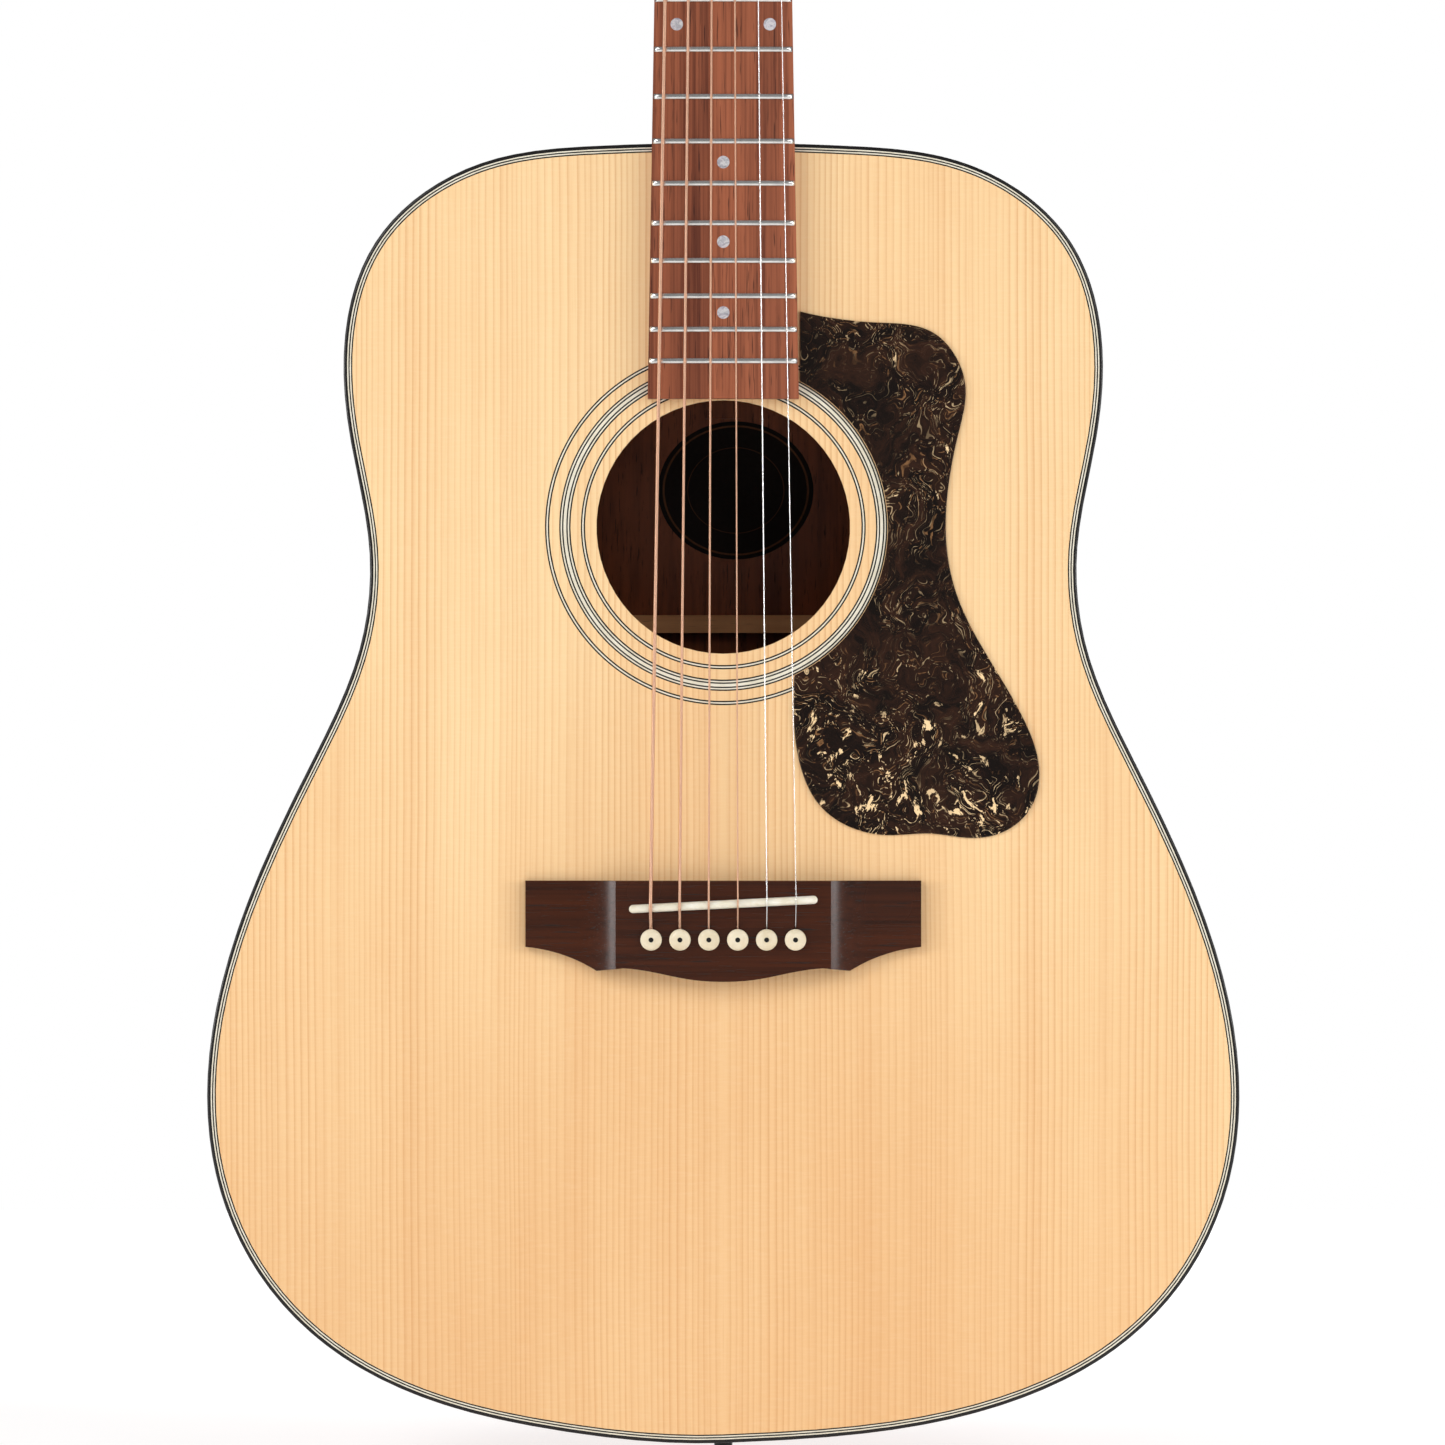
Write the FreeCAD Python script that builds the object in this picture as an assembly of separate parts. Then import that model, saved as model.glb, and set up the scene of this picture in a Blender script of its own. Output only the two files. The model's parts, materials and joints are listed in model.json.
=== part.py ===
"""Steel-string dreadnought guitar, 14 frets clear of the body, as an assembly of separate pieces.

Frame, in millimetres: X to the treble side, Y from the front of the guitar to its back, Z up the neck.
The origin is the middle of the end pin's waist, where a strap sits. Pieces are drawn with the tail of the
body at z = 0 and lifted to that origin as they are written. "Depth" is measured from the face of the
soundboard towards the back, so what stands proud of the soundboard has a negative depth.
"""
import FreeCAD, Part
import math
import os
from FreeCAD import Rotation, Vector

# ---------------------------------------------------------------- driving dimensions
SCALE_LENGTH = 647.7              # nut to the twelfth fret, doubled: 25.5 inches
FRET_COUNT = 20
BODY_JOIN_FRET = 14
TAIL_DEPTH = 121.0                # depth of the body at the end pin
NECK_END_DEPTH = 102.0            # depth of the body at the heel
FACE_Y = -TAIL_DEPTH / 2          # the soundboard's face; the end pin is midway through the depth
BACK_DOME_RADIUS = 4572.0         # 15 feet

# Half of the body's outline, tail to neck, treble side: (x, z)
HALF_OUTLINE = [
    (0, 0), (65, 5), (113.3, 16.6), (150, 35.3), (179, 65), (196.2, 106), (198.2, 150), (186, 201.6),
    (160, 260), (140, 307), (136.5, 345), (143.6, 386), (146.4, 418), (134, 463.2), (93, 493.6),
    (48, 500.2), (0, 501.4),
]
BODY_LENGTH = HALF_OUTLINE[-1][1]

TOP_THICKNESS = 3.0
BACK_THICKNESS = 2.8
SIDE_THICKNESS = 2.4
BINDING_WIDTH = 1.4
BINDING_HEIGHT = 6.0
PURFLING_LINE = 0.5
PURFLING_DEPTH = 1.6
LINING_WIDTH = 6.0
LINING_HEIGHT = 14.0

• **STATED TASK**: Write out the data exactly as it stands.

• **EXERCISE ANSWER**:
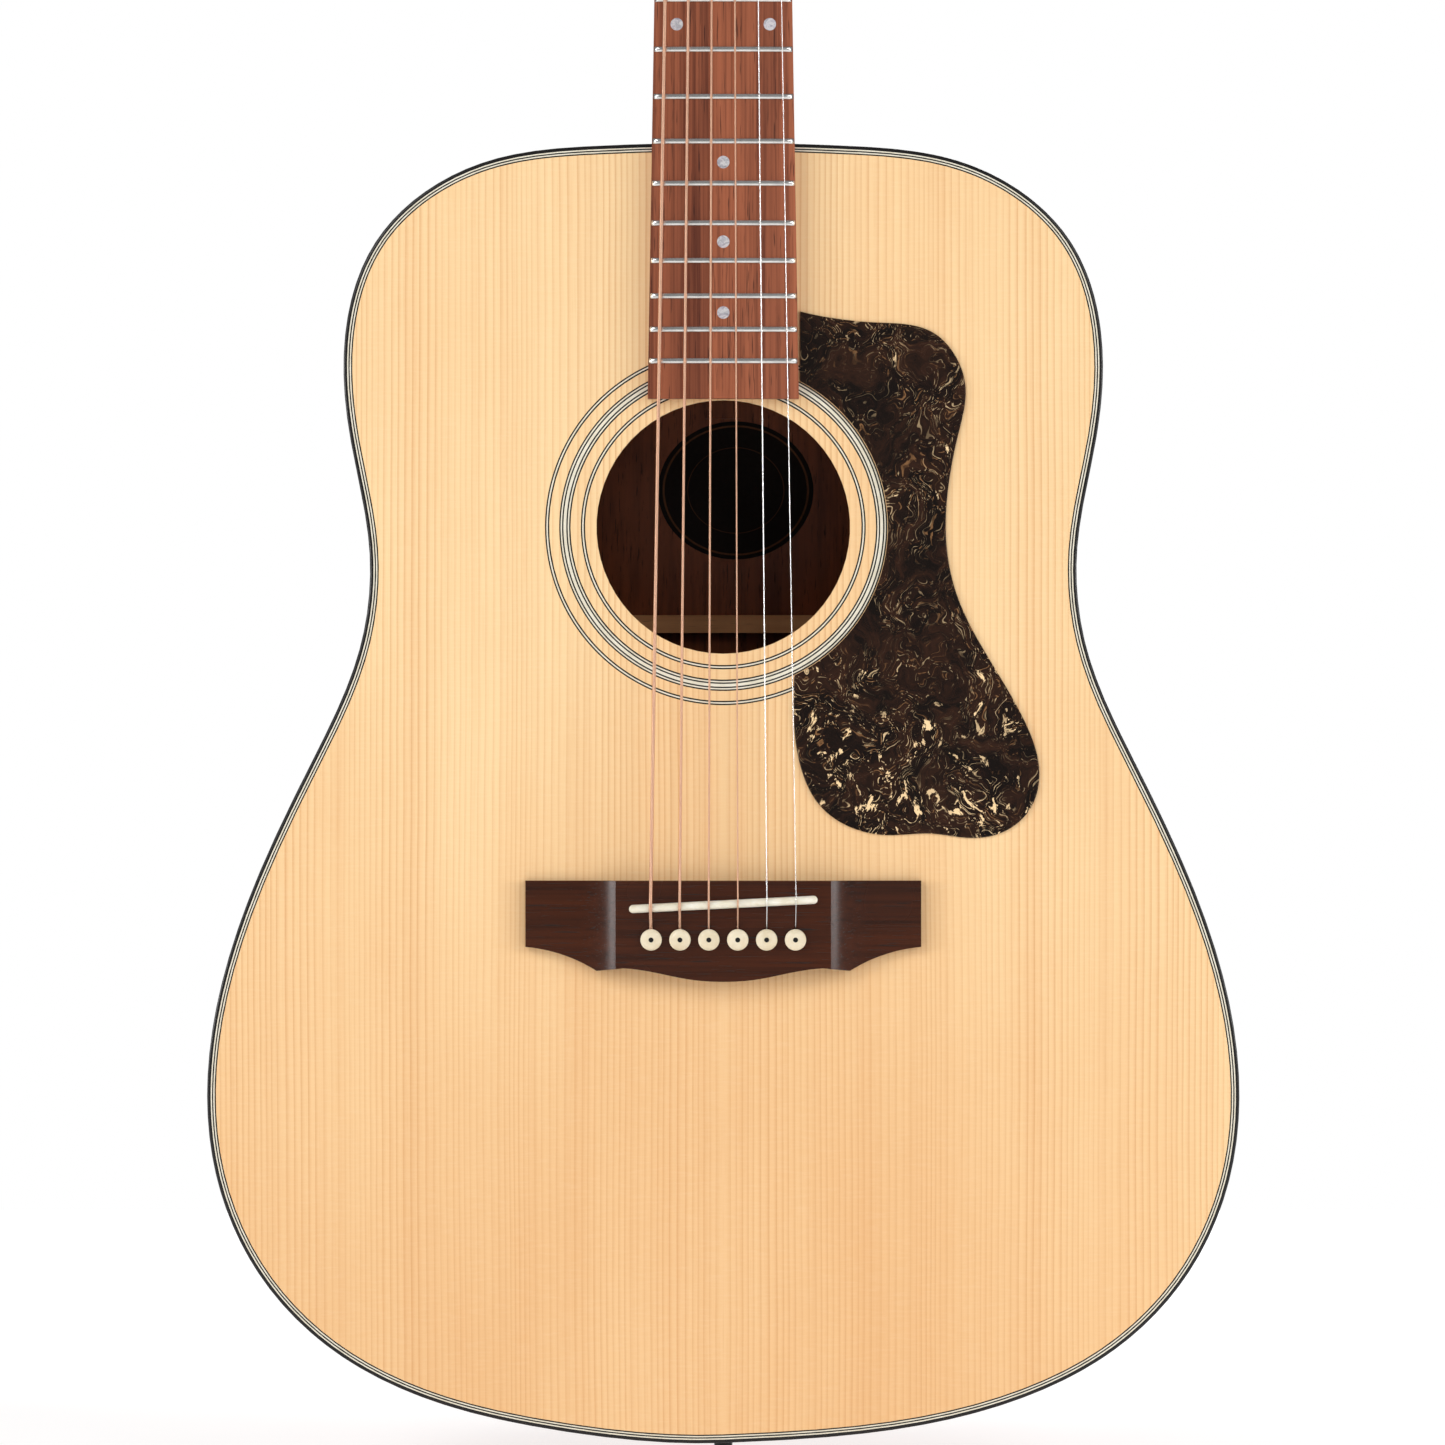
Write the FreeCAD Python script that builds the object in this picture as an assembly of separate parts. Then import that model, saved as model.glb, and set up the scene of this picture in a Blender script of its own. Output only the two files. The model's parts, materials and joints are listed in model.json.
=== part.py ===
"""Steel-string dreadnought guitar, 14 frets clear of the body, as an assembly of separate pieces.

Frame, in millimetres: X to the treble side, Y from the front of the guitar to its back, Z up the neck.
The origin is the middle of the end pin's waist, where a strap sits. Pieces are drawn with the tail of the
body at z = 0 and lifted to that origin as they are written. "Depth" is measured from the face of the
soundboard towards the back, so what stands proud of the soundboard has a negative depth.
"""
import FreeCAD, Part
import math
import os
from FreeCAD import Rotation, Vector

# ---------------------------------------------------------------- driving dimensions
SCALE_LENGTH = 647.7              # nut to the twelfth fret, doubled: 25.5 inches
FRET_COUNT = 20
BODY_JOIN_FRET = 14
TAIL_DEPTH = 121.0                # depth of the body at the end pin
NECK_END_DEPTH = 102.0            # depth of the body at the heel
FACE_Y = -TAIL_DEPTH / 2          # the soundboard's face; the end pin is midway through the depth
BACK_DOME_RADIUS = 4572.0         # 15 feet

# Half of the body's outline, tail to neck, treble side: (x, z)
HALF_OUTLINE = [
    (0, 0), (65, 5), (113.3, 16.6), (150, 35.3), (179, 65), (196.2, 106), (198.2, 150), (186, 201.6),
    (160, 260), (140, 307), (136.5, 345), (143.6, 386), (146.4, 418), (134, 463.2), (93, 493.6),
    (48, 500.2), (0, 501.4),
]
BODY_LENGTH = HALF_OUTLINE[-1][1]

TOP_THICKNESS = 3.0
BACK_THICKNESS = 2.8
SIDE_THICKNESS = 2.4
BINDING_WIDTH = 1.4
BINDING_HEIGHT = 6.0
PURFLING_LINE = 0.5
PURFLING_DEPTH = 1.6
LINING_WIDTH = 6.0
LINING_HEIGHT = 14.0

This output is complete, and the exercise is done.